Viele erhoffen sich von Fortbildungen dauerhafte Verbesserungen für ihre Karriere. Psychologe Richard Gris erklärt, unter welchen Voraussetzungen Mitarbeiter tatsächlich von Seminaren profitieren können.
Das ist sinnvoll
Die Teilnehmer sollten mit dem Gefühl ins Seminar gehen: "Ich will wirklich etwas mitnehmen." Etwas, was nicht ihren Gewohnheiten entspricht.
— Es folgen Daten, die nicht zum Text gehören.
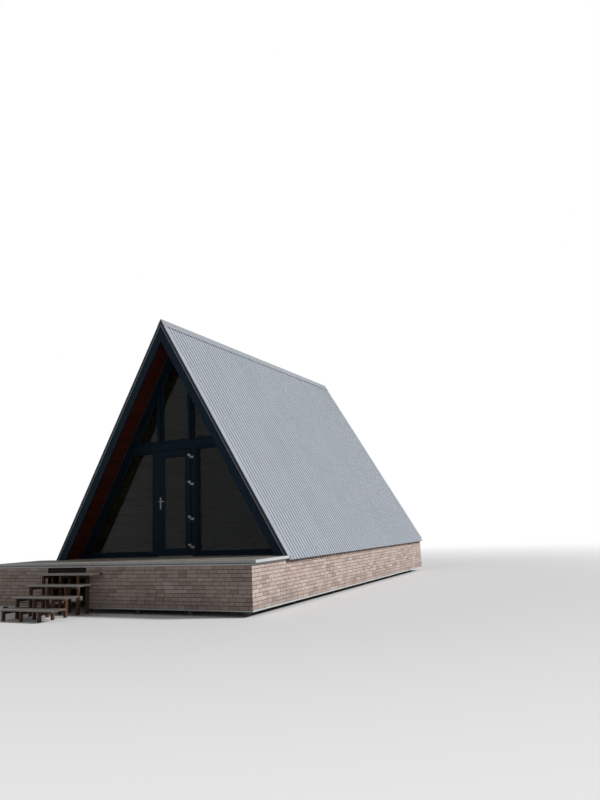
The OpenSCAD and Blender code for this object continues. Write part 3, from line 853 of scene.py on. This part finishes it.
def tread_planks():
    """Two planks to a tread, with a metal nosing let into the front one."""
    dice = random.Random(22)
    wood_shape, metal_shape = Shape(), Shape()
    count = 4
    going = 300 * MM
    rise = 183 * MM
    thickness = 30 * MM
    edge = 1.5 * MM
    nosing = 2 * MM
    cover = 28 * MM
    split = 5 * MM
    half = (going - split - nosing - split) / 2
    length = treads_high.x - treads_low.x
    section = [
        (0, -thickness), (nosing, -thickness), (nosing, -nosing), (cover, -nosing), (cover, 0), (0, 0),
    ]
    for i in range(count):
        front = treads_low.y + (count - 1 - i) * going
        top = treads_high.z - i * rise
        for k, thick in enumerate((thickness - nosing, thickness)):
            place = lying(treads_low.x, front + nosing + k * (half + split), top - thickness)
            board(wood_shape, place, length, half, thick, edge, dice.random())
        verts = [(x, front + y, top + z) for x in (treads_low.x, treads_high.x) for y, z in section]
        metal_shape.add(verts, stacked(verts, len(section)), Matrix.Identity(4), 0.5)
    piece("tread_planks", wood_shape, tread_wood, stands_for=["stair_treads"])
    piece("tread_nosings", metal_shape, nosing_metal)


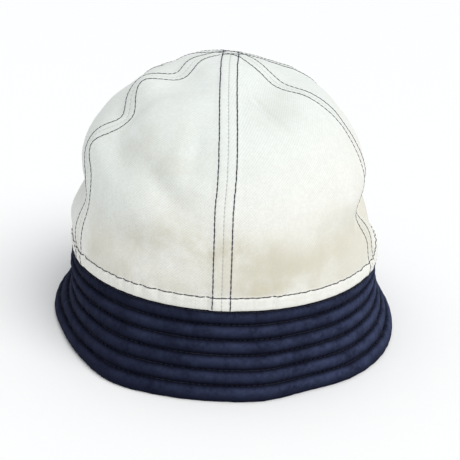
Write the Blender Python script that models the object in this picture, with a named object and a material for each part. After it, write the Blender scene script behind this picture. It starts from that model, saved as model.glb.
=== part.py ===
import bpy
import numpy as np

# Sizes in metres. The hat's front faces -Y, and it stands on its rim at Z 0.
HEM_HALF_WIDTH = 0.0925      # middle of the hat to the outside of the crown's hem, at the sides
HEM_HALF_LENGTH = 0.1002     # the same, at the front and back
CROWN_RISE = 0.1145          # crown's lower edge to its top
CROWN_LEAN = -0.0014         # how far the top sits to one side of the hem's middle
BRIM_DROP = 0.0448           # crown's lower edge to the rim
BRIM_FLARE = 0.0130          # how far the rim stands out beyond the crown's hem
CLOTH = 0.0012               # wall of the crown's cotton twill
HEM_DEPTH = 0.0070           # turned-up strip along the crown's lower edge
HEM_LIFT = 0.0008            # how far that strip stands out from the crown
TUCK_HEIGHT = 0.0060         # the brim's upper edge, tucked up behind the hem
TUCK_CLOTH = 0.0012          # wall of the tucked edge
BRIM_CORE = 0.0020           # quilted brim at its stitched rows
OUTER_PUFF = 0.0013          # how far a padded channel swells outwards between two rows
INNER_PUFF = 0.0007          # and inwards
RIM_ROUND = 0.0009           # rounding of the rim's edges
RIM_FLAT = 0.0012            # flat underside of the rim, which the hat stands on
SEAM_GAP = 0.0003            # between two crown panels
TUCK_GAP = 0.0004            # between the crown and the brim
TIP_RADIUS = 0.0012          # where the six panels' tips end, around the top

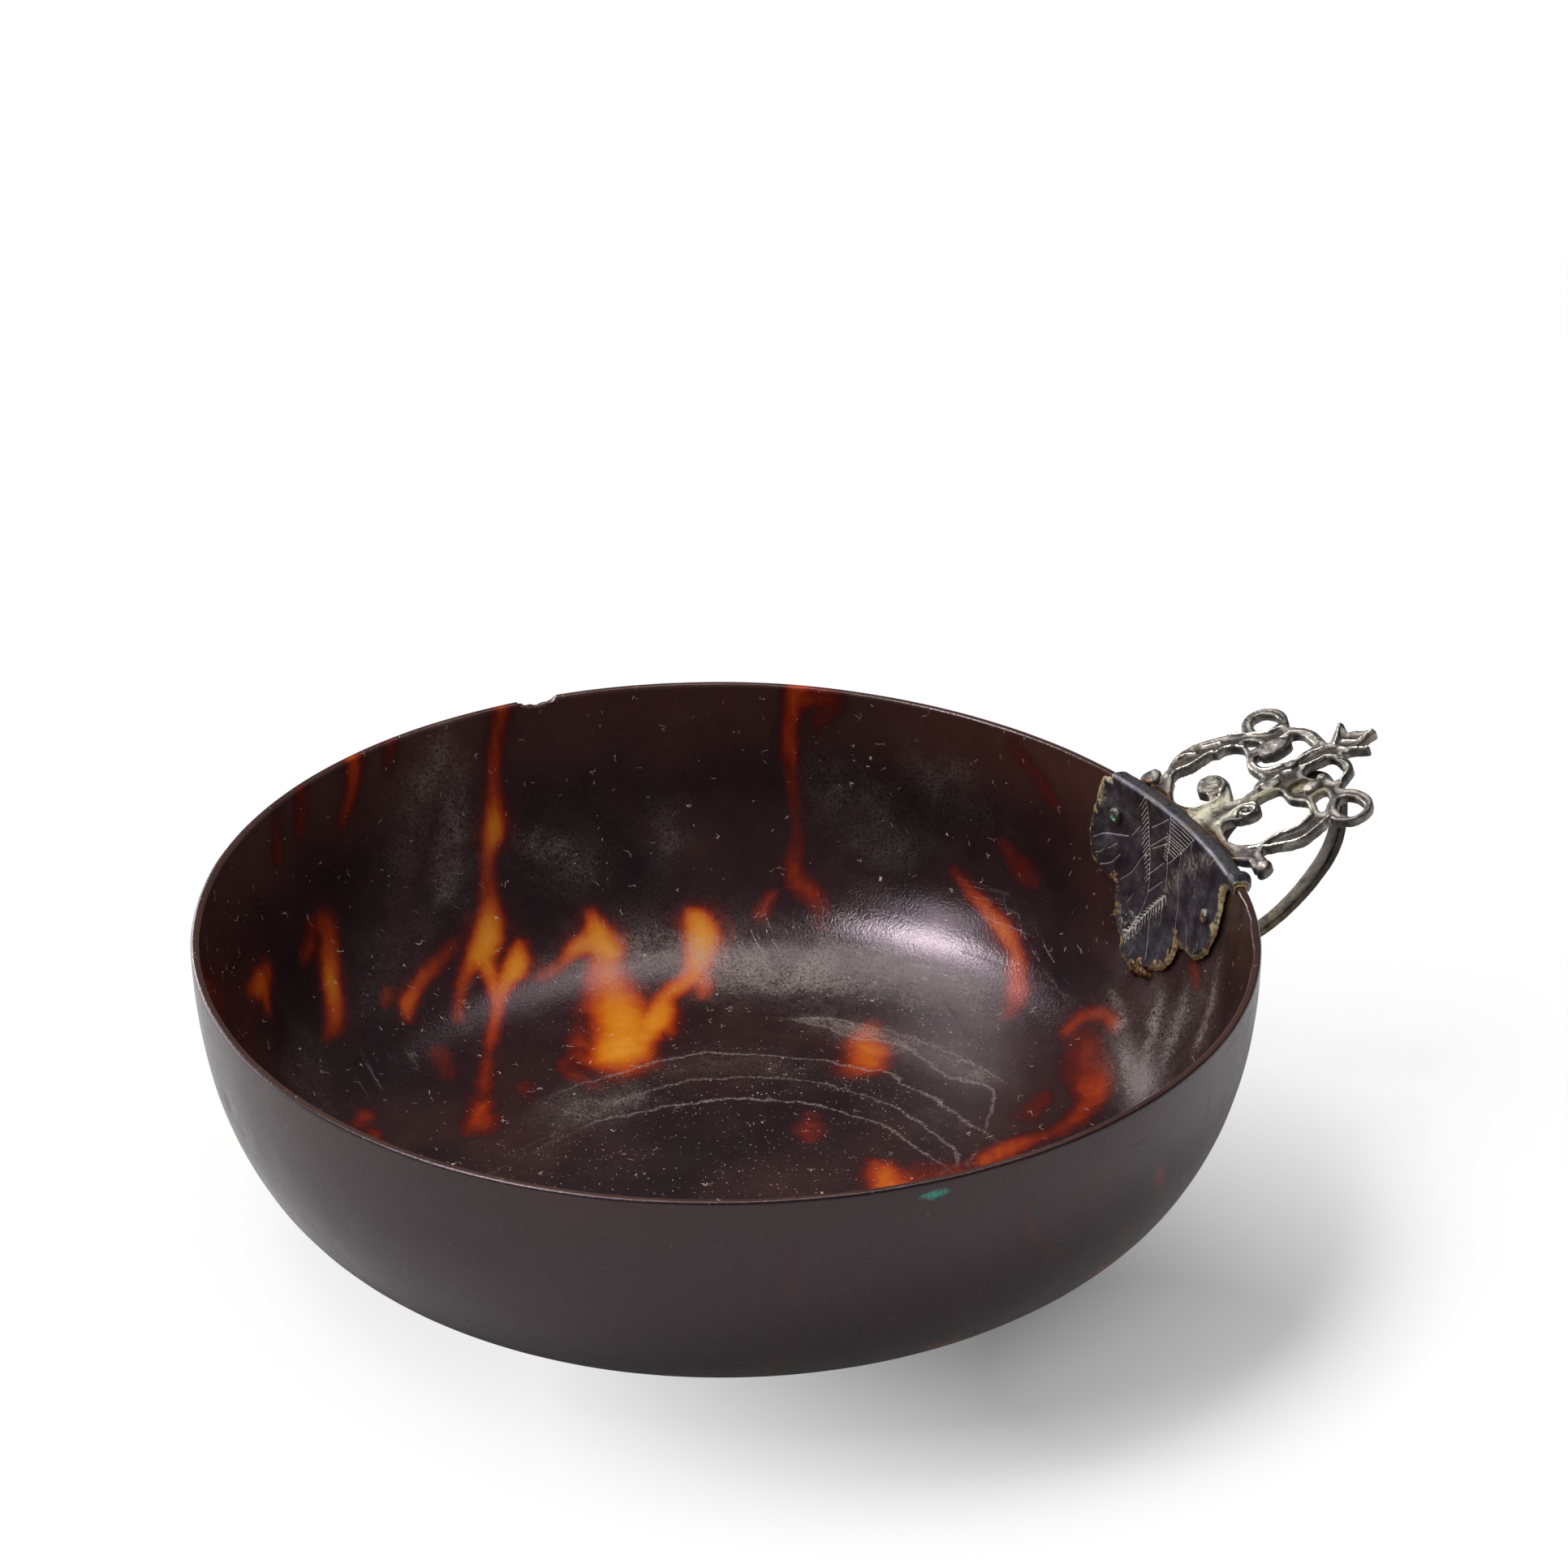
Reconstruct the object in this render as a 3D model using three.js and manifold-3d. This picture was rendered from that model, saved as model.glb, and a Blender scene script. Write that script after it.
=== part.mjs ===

Man muss bereit sein, seine Komfortzone zu verlassen, an Verhaltensweisen zu arbeiten, Feedback anzunehmen und Einstellungen zu ändern. Grundsätzlich sind die Seminare positiver zu bewerten, die die Alltagspraxis der Teilnehmer im Kurs zum Thema machen. Berieselung mit Power Point bringt wenig. Ideal ist es, wenn man viel in kleinen Trainingsgruppen aktiv sein darf. "Machen statt konsumieren", lautet die Devise. Menschen neigen dazu, Seminare auszuwählen, die ohnehin zu ihrer Einstellung passen. Besser ist die Teilnahme an Weiterbildungen, die überraschende und neue Inhalte liefern.
Das funktioniert nicht
Die Kernfrage vor jedem Seminar: Will der Teilnehmer die erforderliche Zeit, den nötigen Aufwand und die angebrachte Disziplin tatsächlich aufbringen? Gibt es da Zweifel, kann man sich das Geld sparen. Der Satz "Ich habe keine Zeit" heißt in dem Fall: "Ich setze andere Prioritäten." Wenn man sich vor Augen führt, wie oft Hochleistungssportler gecoacht werden und wie viel und intensiv sie täglich trainieren müssen, um Spitzenleistungen zu bringen, wird klar, dass es absurd ist, perfekte Ergebnisse nach nur zwei Tagen Kommunikationstraining zu erwarten. Denn auch Rhetorik und Kommunikation sind Spitzensport. Ein Seminar kann ein tolles Erlebnis sein, bringt aber nichts, wenn man danach nicht weiter übt. Genau an dieser Hartnäckigkeit hapert es aber bei den meisten. Sie wollen nicht langfristig genug Zeit investieren.
Buchtipp:
Seminare gelten in vielen Betrieben mittlerweile als Allheilmittel: Sie sollen helfen, die Produktivität zu steigern, die Kommunikation zwischen den Mitarbeitern zu verbessern und vorhandenes Potenzial auszuschöpfen. Warum das oft nicht klappt, erörtert Dr. Richard Gris in seinem Buch "Die Weiterbildungslüge" (Campus, 24,90 Euro). Er plädiert für mehr Trainingsmaßnahmen direkt am Arbeitsplatz (Der Autor hinter dem Pseudonym Dr. Richard Gris ist promovierter Psychologe und als Trainer im Bereich Weiterbildung tätig).